= Entries with model source code =
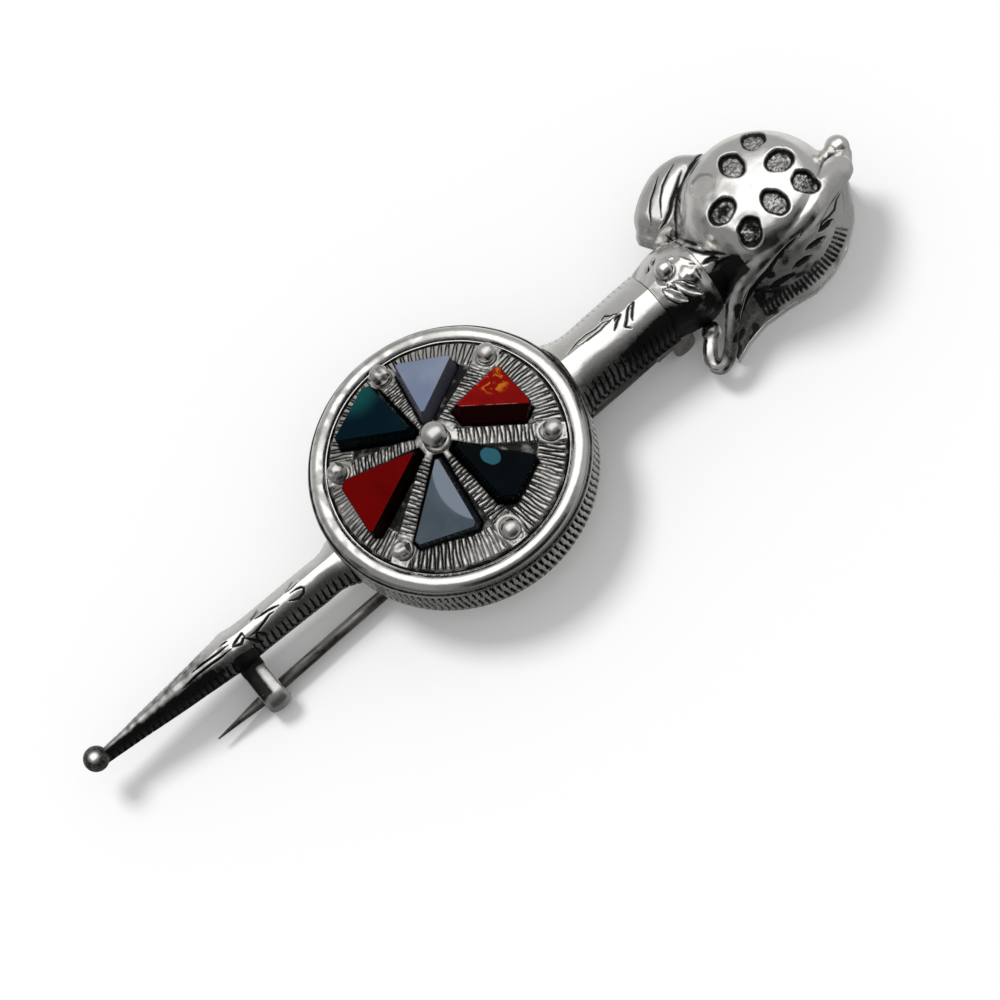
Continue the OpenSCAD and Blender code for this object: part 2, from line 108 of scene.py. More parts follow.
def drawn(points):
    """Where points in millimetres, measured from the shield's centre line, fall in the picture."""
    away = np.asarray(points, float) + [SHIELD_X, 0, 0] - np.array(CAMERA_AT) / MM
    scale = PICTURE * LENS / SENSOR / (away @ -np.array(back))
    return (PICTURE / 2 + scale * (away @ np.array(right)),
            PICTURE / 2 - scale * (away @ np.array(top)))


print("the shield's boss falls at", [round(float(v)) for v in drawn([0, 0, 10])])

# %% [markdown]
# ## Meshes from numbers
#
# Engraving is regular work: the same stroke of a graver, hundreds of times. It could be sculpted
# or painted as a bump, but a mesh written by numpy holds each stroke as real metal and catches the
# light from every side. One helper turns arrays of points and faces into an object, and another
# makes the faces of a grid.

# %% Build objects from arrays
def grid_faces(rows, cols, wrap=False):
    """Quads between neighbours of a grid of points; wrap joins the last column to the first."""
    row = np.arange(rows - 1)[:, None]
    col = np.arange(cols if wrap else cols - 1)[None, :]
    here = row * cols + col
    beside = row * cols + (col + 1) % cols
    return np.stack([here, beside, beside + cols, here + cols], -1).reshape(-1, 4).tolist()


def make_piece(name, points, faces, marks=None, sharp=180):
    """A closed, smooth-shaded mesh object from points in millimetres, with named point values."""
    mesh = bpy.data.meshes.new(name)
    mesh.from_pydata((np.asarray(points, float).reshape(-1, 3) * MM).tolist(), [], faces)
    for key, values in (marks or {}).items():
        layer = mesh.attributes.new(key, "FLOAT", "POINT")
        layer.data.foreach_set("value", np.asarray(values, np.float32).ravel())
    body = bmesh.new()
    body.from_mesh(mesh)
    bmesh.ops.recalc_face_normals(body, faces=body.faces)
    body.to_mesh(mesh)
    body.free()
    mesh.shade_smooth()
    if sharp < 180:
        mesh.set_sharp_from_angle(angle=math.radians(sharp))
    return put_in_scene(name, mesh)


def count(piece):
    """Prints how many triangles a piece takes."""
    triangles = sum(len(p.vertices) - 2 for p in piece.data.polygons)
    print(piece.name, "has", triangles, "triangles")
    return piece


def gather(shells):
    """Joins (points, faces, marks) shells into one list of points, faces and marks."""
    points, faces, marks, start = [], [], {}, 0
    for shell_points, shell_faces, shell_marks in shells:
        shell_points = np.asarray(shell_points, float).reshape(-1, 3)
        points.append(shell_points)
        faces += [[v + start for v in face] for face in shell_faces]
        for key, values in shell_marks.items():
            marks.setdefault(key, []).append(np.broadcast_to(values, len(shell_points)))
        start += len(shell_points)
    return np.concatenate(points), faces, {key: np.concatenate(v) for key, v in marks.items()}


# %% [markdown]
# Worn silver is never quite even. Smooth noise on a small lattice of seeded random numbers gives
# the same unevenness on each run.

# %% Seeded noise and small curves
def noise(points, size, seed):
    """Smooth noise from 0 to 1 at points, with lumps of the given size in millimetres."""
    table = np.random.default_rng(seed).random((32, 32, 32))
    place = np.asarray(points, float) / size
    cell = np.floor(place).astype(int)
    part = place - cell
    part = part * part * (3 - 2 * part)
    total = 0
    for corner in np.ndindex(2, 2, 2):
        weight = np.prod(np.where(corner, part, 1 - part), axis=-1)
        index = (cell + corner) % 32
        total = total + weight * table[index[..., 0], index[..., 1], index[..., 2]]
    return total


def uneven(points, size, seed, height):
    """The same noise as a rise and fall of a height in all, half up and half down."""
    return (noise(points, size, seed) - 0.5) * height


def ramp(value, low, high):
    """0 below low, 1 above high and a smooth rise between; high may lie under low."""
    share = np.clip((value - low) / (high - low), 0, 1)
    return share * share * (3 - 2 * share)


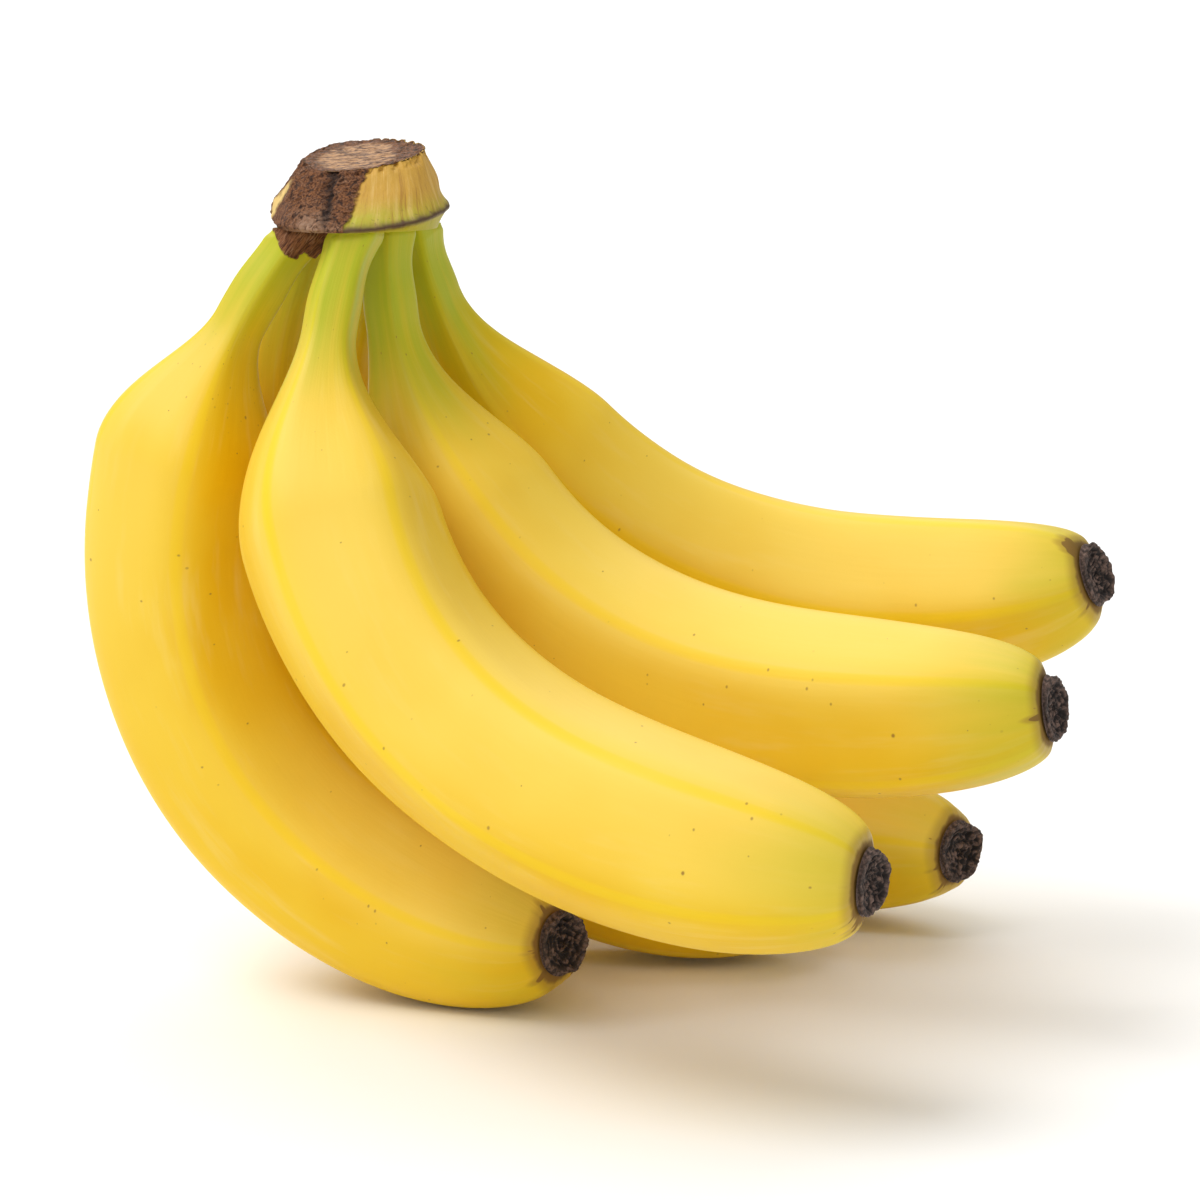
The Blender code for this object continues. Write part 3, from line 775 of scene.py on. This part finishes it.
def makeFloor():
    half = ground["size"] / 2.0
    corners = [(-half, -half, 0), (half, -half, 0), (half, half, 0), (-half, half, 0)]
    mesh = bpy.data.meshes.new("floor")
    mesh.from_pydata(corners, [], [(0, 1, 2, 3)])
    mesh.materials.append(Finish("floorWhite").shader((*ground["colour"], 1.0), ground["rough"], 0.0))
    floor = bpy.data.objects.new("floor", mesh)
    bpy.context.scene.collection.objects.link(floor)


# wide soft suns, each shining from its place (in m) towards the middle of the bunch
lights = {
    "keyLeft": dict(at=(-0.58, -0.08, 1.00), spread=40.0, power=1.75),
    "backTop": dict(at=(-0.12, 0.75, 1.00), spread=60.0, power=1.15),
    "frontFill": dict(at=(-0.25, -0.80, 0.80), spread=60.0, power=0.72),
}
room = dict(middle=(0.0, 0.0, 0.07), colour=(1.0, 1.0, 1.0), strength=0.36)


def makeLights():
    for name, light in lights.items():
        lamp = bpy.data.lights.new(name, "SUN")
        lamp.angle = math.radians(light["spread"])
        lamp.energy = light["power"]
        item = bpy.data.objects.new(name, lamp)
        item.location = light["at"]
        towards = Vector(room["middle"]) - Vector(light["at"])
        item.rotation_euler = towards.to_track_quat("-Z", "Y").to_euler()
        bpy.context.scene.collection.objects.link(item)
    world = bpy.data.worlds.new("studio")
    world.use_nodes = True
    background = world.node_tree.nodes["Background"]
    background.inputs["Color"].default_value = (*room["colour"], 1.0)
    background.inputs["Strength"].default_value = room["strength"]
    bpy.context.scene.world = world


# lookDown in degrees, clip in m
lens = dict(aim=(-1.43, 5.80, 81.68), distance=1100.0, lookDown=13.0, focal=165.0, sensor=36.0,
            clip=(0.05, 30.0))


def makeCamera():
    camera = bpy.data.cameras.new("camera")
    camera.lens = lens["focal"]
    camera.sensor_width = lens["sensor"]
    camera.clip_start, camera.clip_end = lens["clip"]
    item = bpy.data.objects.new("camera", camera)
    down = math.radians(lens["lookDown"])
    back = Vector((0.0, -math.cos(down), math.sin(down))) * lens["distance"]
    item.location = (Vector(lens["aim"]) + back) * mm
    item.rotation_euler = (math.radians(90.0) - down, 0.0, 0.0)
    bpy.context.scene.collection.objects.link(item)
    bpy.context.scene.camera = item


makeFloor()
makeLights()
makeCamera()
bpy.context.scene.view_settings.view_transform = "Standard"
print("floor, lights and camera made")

= EXERCISE TASK =
Write out exactly the lines from the start of the material through the line with "PICTURE / 2 - scale". No other output is expected.

= REPLY =
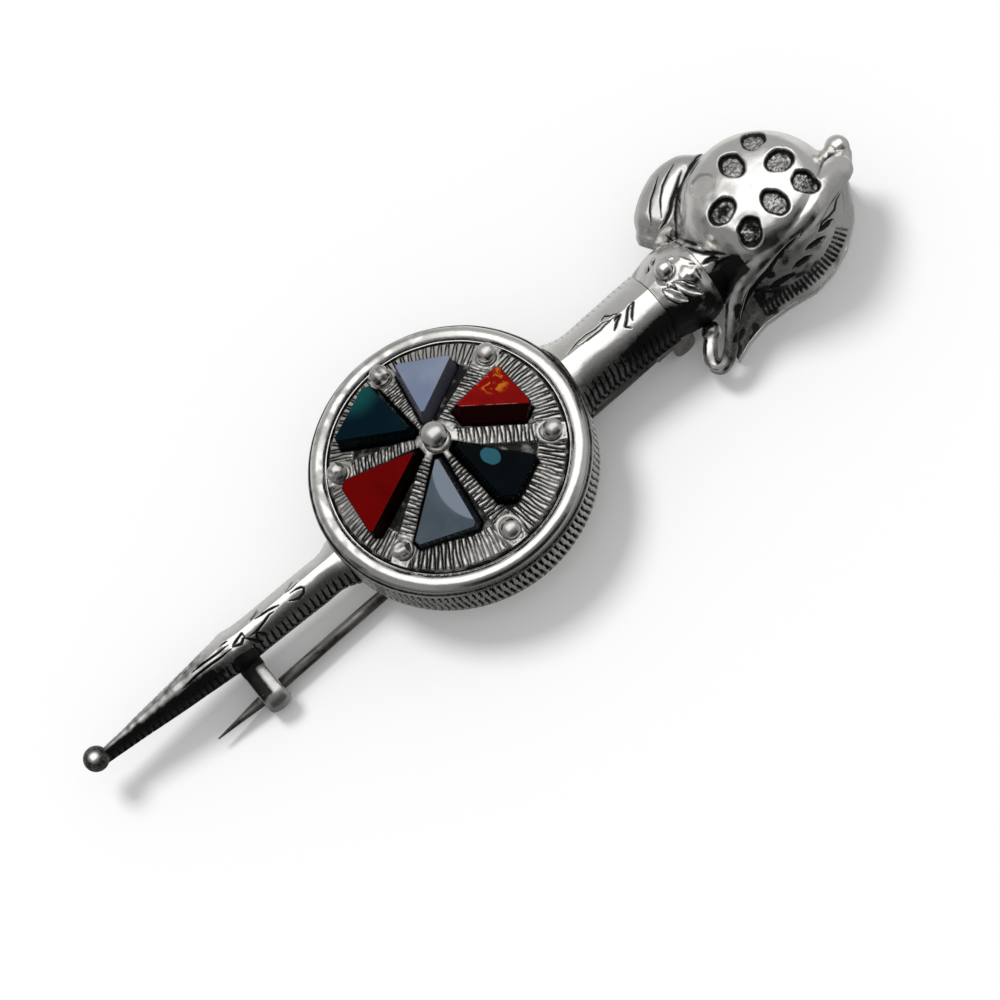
Continue the OpenSCAD and Blender code for this object: part 2, from line 108 of scene.py. More parts follow.
def drawn(points):
    """Where points in millimetres, measured from the shield's centre line, fall in the picture."""
    away = np.asarray(points, float) + [SHIELD_X, 0, 0] - np.array(CAMERA_AT) / MM
    scale = PICTURE * LENS / SENSOR / (away @ -np.array(back))
    return (PICTURE / 2 + scale * (away @ np.array(right)),
            PICTURE / 2 - scale * (away @ np.array(top)))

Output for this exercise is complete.